Set problem -
Go through the material below and copy each line where the word "with" appears.

:: Records for the task ::

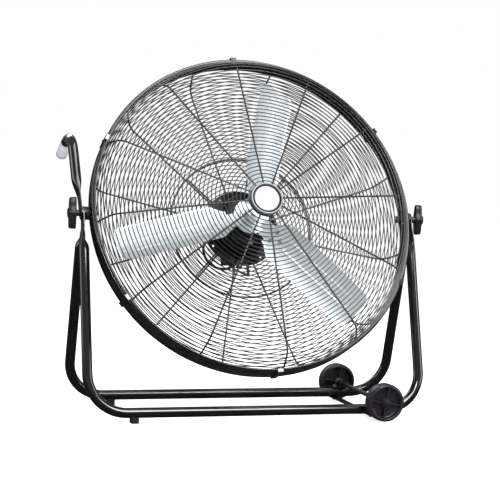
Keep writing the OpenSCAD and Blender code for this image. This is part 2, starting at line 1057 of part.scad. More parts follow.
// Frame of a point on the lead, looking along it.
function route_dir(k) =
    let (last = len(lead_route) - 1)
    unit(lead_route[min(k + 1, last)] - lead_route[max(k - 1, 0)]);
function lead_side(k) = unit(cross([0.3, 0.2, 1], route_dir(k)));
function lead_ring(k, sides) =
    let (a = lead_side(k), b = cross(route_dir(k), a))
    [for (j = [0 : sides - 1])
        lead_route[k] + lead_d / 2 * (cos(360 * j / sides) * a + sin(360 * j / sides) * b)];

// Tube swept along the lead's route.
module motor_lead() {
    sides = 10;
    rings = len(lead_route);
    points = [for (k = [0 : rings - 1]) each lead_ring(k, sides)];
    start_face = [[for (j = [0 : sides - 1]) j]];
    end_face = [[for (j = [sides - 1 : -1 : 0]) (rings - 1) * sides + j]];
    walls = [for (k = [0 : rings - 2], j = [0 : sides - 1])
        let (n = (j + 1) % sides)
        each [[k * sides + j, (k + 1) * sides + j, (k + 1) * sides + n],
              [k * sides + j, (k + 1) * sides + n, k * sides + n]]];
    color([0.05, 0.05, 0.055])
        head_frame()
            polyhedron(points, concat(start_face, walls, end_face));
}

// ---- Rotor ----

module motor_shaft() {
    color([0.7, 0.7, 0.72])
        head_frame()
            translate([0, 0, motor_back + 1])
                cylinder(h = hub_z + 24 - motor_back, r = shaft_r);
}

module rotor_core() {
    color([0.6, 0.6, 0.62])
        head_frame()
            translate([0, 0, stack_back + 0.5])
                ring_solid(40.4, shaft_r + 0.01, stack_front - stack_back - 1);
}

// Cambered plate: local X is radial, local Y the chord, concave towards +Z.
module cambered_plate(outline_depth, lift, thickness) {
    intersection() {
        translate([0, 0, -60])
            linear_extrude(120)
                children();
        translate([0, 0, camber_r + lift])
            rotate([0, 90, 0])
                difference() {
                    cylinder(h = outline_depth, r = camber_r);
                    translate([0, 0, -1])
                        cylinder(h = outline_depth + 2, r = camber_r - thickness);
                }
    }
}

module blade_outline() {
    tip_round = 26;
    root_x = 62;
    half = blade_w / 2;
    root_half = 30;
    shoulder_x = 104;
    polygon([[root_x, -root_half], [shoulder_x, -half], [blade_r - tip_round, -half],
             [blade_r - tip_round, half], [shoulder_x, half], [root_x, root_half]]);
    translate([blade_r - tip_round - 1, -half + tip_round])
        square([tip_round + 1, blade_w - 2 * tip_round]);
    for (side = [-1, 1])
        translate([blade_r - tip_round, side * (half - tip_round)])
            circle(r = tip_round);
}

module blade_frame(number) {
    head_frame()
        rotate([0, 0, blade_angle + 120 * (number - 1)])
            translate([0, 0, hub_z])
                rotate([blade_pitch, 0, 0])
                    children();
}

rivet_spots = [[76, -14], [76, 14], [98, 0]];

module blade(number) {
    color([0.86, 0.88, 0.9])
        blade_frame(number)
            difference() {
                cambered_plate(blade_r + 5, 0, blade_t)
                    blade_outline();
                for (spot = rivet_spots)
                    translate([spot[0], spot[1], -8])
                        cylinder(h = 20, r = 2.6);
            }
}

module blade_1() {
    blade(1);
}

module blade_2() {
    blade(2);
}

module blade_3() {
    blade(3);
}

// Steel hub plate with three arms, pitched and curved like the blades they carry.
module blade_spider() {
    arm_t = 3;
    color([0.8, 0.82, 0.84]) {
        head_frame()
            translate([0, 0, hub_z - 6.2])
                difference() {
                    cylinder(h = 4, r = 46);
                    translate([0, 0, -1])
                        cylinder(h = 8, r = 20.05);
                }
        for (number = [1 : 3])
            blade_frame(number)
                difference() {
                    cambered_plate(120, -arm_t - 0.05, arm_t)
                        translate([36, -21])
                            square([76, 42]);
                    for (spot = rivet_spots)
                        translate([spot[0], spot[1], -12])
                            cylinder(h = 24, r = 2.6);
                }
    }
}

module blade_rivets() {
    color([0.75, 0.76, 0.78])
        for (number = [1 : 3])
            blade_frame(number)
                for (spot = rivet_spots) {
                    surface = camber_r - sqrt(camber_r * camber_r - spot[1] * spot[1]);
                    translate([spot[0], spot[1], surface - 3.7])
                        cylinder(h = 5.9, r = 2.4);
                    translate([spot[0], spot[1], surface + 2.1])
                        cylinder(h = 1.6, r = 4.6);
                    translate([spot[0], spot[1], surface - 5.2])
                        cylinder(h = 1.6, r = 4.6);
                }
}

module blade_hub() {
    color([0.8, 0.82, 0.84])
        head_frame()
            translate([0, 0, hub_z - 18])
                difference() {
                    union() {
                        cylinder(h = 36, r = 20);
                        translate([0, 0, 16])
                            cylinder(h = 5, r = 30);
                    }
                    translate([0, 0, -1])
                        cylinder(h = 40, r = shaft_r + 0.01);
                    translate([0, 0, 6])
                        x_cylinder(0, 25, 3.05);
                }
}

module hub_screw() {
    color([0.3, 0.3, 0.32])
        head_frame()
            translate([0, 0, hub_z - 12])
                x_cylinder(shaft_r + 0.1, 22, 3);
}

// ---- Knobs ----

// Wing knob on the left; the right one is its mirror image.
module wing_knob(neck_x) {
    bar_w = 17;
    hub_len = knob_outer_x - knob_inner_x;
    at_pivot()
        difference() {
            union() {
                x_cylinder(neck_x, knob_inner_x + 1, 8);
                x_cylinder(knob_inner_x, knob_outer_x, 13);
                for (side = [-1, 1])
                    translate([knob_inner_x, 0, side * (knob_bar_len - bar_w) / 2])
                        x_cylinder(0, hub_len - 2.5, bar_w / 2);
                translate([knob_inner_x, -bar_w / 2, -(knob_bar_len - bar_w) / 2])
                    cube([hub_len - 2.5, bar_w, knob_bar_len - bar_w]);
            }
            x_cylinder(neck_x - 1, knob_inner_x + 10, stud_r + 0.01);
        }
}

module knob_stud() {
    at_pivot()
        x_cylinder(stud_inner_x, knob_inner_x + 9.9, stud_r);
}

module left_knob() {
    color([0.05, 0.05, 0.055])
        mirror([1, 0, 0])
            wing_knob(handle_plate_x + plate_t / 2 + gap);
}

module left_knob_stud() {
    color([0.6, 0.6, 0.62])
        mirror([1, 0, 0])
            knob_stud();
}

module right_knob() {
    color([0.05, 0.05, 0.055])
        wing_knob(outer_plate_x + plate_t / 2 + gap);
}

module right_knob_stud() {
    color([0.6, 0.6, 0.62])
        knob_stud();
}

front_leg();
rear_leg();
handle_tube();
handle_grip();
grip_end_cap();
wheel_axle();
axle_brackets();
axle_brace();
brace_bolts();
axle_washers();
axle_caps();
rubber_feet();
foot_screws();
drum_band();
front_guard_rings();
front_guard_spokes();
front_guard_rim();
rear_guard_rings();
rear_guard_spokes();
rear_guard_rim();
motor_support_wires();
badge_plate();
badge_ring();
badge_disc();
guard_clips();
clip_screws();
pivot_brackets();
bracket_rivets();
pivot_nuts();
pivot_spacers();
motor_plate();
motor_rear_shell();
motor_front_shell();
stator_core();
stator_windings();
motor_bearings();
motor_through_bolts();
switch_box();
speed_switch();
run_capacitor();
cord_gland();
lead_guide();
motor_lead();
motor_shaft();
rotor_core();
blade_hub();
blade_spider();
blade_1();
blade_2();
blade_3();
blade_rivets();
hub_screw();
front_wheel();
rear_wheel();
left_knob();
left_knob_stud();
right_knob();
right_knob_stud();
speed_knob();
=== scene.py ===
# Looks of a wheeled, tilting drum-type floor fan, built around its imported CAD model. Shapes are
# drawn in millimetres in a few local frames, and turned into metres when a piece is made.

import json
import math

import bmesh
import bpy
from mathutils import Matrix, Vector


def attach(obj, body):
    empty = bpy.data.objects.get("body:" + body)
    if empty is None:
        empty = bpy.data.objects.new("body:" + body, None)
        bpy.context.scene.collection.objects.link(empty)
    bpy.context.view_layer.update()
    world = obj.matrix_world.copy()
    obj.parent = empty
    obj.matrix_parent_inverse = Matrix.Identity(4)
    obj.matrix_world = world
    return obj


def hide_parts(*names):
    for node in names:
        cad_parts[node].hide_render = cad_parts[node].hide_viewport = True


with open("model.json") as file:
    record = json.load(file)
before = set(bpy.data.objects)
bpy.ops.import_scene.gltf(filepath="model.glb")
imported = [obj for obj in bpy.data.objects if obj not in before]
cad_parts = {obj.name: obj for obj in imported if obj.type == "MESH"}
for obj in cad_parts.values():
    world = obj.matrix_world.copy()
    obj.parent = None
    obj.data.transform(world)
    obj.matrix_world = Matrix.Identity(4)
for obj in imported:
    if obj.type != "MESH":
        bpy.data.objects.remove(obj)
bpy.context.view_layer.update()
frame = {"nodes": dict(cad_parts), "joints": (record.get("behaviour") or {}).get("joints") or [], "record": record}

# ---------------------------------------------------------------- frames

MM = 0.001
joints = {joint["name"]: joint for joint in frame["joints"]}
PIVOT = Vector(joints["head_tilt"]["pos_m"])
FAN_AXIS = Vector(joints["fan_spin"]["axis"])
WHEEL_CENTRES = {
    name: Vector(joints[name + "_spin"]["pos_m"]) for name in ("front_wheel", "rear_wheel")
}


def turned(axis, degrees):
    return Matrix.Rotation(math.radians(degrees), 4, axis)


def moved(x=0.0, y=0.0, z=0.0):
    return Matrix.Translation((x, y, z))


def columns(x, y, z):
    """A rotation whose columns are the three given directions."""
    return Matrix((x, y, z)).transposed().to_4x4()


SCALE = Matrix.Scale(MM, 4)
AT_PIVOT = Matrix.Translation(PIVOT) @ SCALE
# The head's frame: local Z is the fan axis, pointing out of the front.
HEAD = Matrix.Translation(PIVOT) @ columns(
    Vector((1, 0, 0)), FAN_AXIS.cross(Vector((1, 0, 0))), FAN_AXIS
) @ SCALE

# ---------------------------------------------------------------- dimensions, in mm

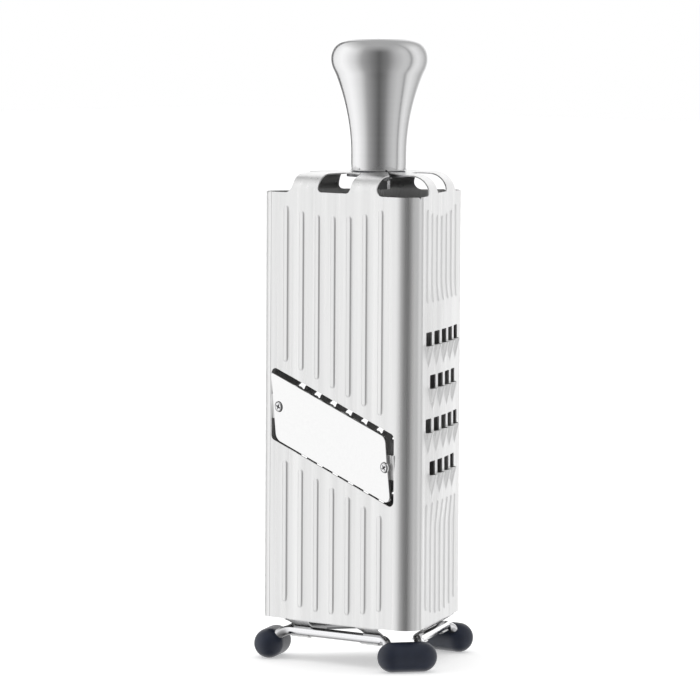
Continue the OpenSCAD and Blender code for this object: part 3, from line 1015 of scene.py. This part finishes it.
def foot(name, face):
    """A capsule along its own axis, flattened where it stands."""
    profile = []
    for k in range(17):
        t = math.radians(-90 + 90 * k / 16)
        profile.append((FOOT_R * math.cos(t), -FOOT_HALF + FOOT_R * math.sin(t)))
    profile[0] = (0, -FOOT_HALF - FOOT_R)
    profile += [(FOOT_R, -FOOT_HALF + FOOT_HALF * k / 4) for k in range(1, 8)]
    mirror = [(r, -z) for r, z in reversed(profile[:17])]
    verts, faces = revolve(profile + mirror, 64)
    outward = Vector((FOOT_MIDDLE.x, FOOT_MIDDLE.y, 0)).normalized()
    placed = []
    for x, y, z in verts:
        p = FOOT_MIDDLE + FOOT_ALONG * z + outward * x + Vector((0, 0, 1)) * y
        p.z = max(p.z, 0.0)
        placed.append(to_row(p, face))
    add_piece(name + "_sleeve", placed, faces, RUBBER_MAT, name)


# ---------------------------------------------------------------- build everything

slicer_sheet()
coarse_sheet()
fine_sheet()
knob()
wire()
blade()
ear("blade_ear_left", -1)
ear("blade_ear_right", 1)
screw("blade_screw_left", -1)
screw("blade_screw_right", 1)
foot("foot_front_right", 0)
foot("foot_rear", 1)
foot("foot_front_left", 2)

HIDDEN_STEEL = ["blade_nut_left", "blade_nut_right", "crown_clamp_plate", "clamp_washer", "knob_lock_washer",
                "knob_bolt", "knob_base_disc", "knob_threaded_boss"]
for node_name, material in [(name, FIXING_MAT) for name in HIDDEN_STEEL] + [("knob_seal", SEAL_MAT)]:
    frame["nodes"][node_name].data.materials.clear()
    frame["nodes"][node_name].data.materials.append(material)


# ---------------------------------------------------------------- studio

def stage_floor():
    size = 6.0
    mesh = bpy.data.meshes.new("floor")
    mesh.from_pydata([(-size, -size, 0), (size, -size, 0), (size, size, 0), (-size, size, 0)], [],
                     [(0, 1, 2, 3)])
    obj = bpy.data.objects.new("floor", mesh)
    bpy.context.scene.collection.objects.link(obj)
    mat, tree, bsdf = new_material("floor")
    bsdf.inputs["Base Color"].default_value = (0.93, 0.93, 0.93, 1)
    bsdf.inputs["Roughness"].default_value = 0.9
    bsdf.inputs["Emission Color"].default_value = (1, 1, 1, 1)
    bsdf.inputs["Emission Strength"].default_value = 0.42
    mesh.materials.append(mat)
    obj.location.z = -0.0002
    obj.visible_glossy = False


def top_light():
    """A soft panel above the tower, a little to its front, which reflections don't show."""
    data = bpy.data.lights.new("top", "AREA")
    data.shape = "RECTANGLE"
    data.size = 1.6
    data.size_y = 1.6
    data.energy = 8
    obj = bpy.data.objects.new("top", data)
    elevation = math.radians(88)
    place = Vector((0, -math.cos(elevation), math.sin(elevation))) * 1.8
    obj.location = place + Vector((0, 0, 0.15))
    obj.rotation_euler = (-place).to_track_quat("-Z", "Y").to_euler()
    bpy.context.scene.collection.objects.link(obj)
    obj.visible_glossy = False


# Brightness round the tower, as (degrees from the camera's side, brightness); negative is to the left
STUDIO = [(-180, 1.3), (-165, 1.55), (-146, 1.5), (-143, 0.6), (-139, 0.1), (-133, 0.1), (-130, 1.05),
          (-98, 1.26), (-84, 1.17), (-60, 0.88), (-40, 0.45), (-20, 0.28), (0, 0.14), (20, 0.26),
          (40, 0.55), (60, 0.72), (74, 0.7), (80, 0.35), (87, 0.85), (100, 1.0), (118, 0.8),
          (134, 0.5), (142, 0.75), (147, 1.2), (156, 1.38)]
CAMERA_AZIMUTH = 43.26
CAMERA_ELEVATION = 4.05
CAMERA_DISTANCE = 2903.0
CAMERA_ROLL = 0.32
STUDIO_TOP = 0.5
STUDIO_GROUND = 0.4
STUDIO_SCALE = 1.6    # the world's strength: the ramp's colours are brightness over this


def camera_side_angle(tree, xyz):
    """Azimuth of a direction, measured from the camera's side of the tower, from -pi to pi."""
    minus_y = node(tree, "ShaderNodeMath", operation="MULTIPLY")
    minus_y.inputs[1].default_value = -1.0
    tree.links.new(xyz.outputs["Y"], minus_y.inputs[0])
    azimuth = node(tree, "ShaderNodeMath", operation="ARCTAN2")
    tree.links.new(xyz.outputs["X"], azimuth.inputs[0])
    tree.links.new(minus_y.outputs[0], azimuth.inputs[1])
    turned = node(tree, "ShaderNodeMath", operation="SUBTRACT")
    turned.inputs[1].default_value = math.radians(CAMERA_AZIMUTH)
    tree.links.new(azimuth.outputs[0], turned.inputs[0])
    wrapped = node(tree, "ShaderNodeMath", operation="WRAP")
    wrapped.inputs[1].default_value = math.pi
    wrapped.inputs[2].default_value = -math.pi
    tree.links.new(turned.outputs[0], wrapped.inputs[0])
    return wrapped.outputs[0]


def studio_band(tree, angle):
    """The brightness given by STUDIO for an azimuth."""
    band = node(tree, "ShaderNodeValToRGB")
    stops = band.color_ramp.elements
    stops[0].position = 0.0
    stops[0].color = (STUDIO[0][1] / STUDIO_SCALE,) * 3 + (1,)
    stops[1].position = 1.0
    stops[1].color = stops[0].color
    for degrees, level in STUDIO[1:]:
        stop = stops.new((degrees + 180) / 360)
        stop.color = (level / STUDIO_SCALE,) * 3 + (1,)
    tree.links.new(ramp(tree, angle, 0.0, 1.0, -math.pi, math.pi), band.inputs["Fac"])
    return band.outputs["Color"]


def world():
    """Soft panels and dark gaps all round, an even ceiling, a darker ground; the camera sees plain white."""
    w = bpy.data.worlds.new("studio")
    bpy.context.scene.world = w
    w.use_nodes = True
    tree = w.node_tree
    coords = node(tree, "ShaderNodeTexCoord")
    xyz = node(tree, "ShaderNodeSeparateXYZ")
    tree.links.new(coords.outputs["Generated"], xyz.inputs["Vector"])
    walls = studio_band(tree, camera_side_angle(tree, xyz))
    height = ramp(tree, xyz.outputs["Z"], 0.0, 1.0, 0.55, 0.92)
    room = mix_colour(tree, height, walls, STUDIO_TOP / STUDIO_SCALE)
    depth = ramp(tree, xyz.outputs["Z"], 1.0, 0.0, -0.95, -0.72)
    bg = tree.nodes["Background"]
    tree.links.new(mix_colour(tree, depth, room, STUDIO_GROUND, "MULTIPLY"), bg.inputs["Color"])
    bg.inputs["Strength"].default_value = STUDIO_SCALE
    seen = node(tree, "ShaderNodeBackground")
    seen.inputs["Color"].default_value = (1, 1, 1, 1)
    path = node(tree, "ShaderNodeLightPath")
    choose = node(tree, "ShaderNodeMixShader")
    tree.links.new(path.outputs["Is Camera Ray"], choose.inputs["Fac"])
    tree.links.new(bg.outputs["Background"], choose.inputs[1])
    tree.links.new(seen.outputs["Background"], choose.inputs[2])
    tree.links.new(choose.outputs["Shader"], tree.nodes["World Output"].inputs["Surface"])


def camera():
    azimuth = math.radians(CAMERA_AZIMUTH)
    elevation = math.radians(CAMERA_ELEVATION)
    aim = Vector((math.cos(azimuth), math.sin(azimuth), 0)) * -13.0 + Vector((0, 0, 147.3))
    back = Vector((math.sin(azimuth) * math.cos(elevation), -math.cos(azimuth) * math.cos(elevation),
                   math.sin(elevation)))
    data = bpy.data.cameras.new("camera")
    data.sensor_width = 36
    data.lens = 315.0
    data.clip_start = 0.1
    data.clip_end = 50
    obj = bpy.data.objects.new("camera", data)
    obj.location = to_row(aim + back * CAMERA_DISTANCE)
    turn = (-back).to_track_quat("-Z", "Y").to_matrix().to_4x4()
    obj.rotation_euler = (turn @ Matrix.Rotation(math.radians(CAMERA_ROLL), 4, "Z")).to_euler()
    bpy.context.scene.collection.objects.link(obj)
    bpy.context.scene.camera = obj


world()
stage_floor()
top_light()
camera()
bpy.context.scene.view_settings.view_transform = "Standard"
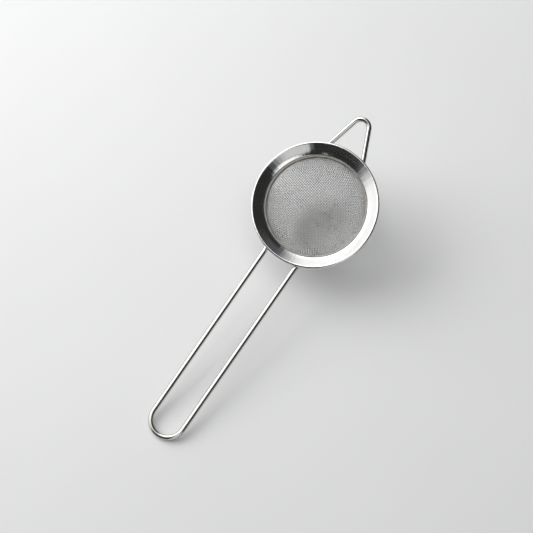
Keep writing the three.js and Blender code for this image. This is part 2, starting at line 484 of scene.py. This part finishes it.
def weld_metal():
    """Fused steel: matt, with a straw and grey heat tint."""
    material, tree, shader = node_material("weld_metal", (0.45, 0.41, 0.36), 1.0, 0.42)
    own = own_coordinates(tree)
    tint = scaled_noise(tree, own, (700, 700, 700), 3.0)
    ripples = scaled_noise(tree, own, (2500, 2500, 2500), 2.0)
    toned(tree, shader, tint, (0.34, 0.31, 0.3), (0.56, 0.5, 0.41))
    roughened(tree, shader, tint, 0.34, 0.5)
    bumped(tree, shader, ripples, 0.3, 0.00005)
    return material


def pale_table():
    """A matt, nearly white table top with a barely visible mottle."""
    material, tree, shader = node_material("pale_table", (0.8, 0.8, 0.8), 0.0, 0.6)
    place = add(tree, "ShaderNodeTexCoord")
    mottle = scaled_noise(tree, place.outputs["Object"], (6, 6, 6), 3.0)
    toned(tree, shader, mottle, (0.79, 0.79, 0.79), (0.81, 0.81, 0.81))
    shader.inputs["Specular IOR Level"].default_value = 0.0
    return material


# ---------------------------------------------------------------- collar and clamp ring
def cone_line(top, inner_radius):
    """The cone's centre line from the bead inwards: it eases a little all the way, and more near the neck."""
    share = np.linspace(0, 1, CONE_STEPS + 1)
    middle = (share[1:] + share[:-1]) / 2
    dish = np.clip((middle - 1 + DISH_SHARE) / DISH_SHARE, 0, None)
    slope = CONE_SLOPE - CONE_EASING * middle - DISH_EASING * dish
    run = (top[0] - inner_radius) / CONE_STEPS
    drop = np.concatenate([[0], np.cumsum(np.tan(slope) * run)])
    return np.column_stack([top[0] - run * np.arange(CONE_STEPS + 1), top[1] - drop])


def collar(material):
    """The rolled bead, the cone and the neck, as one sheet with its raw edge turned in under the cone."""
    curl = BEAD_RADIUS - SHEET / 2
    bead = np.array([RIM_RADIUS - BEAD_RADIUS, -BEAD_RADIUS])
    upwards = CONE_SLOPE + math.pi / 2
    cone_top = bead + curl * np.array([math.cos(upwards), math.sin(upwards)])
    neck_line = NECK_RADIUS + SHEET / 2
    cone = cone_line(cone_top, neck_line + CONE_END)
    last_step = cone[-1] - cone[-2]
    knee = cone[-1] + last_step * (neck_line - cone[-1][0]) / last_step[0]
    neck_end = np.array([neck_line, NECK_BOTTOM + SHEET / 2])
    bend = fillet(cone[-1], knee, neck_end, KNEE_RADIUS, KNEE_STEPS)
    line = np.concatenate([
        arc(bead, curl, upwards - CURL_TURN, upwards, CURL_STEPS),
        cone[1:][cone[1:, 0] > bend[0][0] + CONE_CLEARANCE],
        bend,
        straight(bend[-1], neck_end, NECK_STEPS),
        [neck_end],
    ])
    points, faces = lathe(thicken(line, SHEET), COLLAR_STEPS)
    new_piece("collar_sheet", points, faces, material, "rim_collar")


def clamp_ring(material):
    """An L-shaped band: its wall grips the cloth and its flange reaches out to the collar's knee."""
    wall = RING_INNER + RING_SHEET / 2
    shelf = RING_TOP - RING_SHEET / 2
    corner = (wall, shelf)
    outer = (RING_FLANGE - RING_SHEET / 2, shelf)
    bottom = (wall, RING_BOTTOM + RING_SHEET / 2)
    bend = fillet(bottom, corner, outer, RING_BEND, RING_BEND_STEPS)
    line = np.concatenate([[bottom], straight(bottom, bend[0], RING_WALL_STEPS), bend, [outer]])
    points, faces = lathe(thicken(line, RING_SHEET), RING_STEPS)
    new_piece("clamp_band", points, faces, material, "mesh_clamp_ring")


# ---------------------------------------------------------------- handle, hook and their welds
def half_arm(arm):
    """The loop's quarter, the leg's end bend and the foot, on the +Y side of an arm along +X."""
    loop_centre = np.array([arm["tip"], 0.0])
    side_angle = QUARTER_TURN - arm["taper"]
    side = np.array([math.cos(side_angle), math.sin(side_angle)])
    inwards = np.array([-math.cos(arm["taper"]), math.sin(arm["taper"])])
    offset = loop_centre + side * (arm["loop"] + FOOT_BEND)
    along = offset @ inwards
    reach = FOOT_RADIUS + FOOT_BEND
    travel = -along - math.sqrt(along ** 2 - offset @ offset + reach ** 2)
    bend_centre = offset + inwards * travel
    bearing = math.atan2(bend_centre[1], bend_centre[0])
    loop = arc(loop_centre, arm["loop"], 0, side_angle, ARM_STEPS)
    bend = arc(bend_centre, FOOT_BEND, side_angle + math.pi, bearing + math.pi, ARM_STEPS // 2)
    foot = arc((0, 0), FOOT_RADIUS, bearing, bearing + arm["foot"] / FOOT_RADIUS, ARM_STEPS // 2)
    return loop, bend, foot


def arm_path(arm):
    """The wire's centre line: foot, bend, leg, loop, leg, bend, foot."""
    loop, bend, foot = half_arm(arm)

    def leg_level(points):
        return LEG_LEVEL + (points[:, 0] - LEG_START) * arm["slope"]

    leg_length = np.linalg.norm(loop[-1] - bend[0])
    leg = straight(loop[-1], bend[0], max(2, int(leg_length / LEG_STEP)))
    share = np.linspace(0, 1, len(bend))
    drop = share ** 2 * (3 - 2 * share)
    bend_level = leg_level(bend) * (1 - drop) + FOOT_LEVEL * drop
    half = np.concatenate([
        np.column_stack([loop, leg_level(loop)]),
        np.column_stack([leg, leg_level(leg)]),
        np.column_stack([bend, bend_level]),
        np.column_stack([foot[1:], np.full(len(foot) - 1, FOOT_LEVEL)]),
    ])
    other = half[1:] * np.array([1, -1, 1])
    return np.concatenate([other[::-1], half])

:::

Written answer -
// Steel hub plate with three arms, pitched and curved like the blades they carry.
with open("model.json") as file:
    """Fused steel: matt, with a straw and grey heat tint."""
    """A matt, nearly white table top with a barely visible mottle."""
    """The rolled bead, the cone and the neck, as one sheet with its raw edge turned in under the cone."""